Plaintiff seeks fees "for services in compelling defendants" to submit the supplement to the Proxy Statement. Plaintiff relies on the language in our decision to the effect that "(t)he filing of the lawsuit brought about the supplemental proxy statement which, although perhaps unnecessary, did provide additional information." We perhaps too generously considered the fact that this additional material was provided to the shareholders in deciding not to charge plaintiff with attorneys' fees in what was otherwise a compelling case for the imposition of sanctions. We in no way consider plaintiff to be a prevailing party, and plaintiff is not entitled to or deserving of fees. The application is denied.

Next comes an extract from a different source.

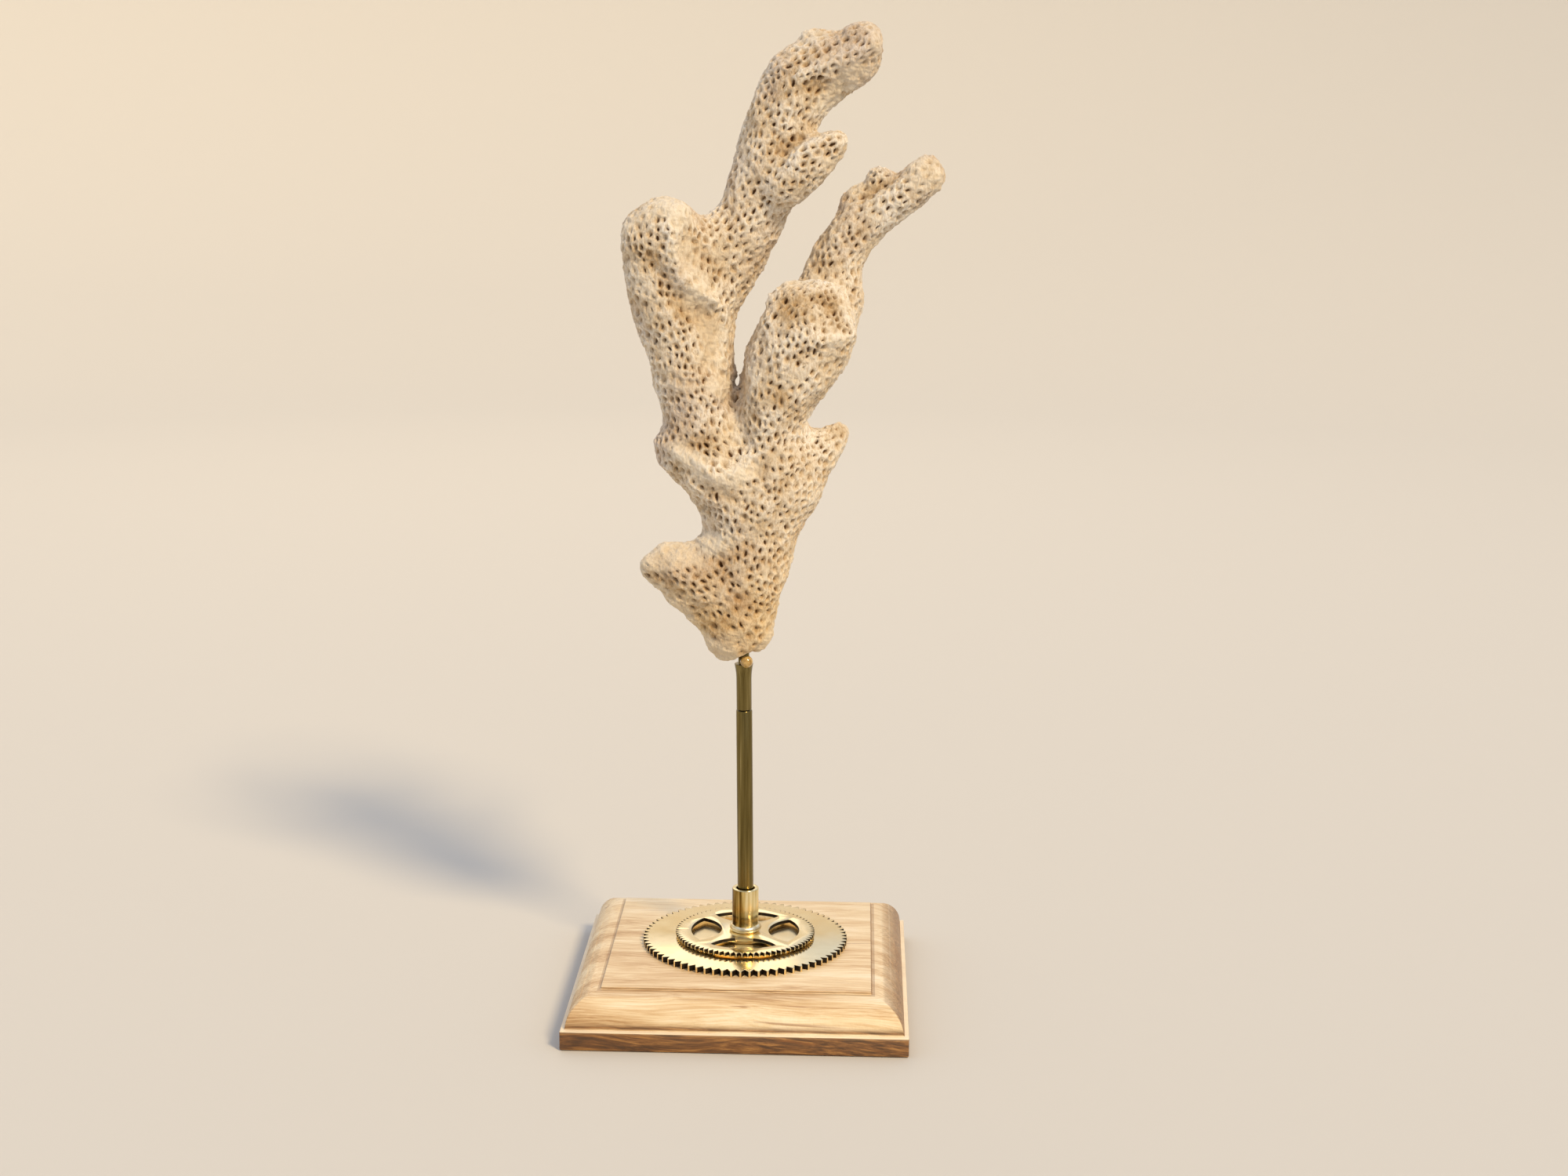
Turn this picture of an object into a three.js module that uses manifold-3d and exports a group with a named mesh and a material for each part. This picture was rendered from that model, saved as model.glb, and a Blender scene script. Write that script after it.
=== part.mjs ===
// Branching coral on a brass rod, with two clock gears and a moulded wood plinth under it.
// Millimetres, +Z up. The front faces -Y and the origin is under the middle of the plinth.
import * as THREE from 'three';
import { mergeVertices } from 'three/addons/utils/BufferGeometryUtils.js';
import Module from 'manifold-3d';

const wasm = await Module();
wasm.setup();

// Clearances
const seam = 0.3;
const shortestEdge = 0.15;
const roundSides = 24;

// Wood plinth: a square plaque with a band, a ledge, a quarter round and a raised panel
const plinthSide = 98;
const bandHeight = 5.6;
const ledgeWidth = 1.3;
const panelInset = 10.6;
const panelHeight = 15;
const panelStep = 0.8;
const bandEase = 0.4;
const quarterRoundSteps = 7;

// Where the gears, the collar and the rod stand on the panel
const stackX = 0.75;
const stackY = 1.4;

// Brass clock gears
const largeGear = { teeth: 72, tipRadius: 30.35, rootRadius: 28.6, thickness: 1.8 };
const smallGear = { teeth: 76, tipRadius: 20.7, rootRadius: 19.3, thickness: 1.1 };
const gearSpacing = 0.65;
const bossRadius = 6.2;
const bossOverlap = 0.4;
const toothTipShare = 0.3;
const windowRimRadius = 16.1;
const windowHubReach = 6.95;
const windowHubArc = 10.8;
const windowCount = 4;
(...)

Plaintiff also applies for attorneys' fees because defendants joined in plaintiff's motion for class certification before bringing the motion for summary judgment. It is disingenuous at best for plaintiff to seek fees from defendants for obtaining the dubious "benefit" of losing a class action and thereby binding the class plaintiffs to a determination in defendants' favor. Moreover, we have found the action was without merit and was based on surmise and speculation. As the Second Circuit noted in an earlier case, "plaintiff anomalously count(s) it as a benefit that he exposed the corporation to litigation expense and notoriety in an effort to erase the risk that others might do the same thing." Schechtman v. Wolfson, 244 F.2d 537, 540 (2d Cir. 1957). This application is also denied.
We consider the state law claims in our decision on the merits and rejected them. We decline to grant plaintiff's request that they be dismissed without prejudice.
The renewed application to give plaintiff time for discovery is denied for the reasons set forth in our decision. Plaintiff had ample time to pursue discovery and failed to do so.
The motion for a "rehearing or new trial" under Fed.R.Civ.P. 59 (which, incidentally, is not applicable) is denied.
Defendants have moved for an award of attorneys' fees incurred in opposing the instant motion. Plaintiff's motion is, in our view, frivolous and wholly without merit. Accordingly, defendants are awarded attorneys' fees incurred by them in opposing this motion.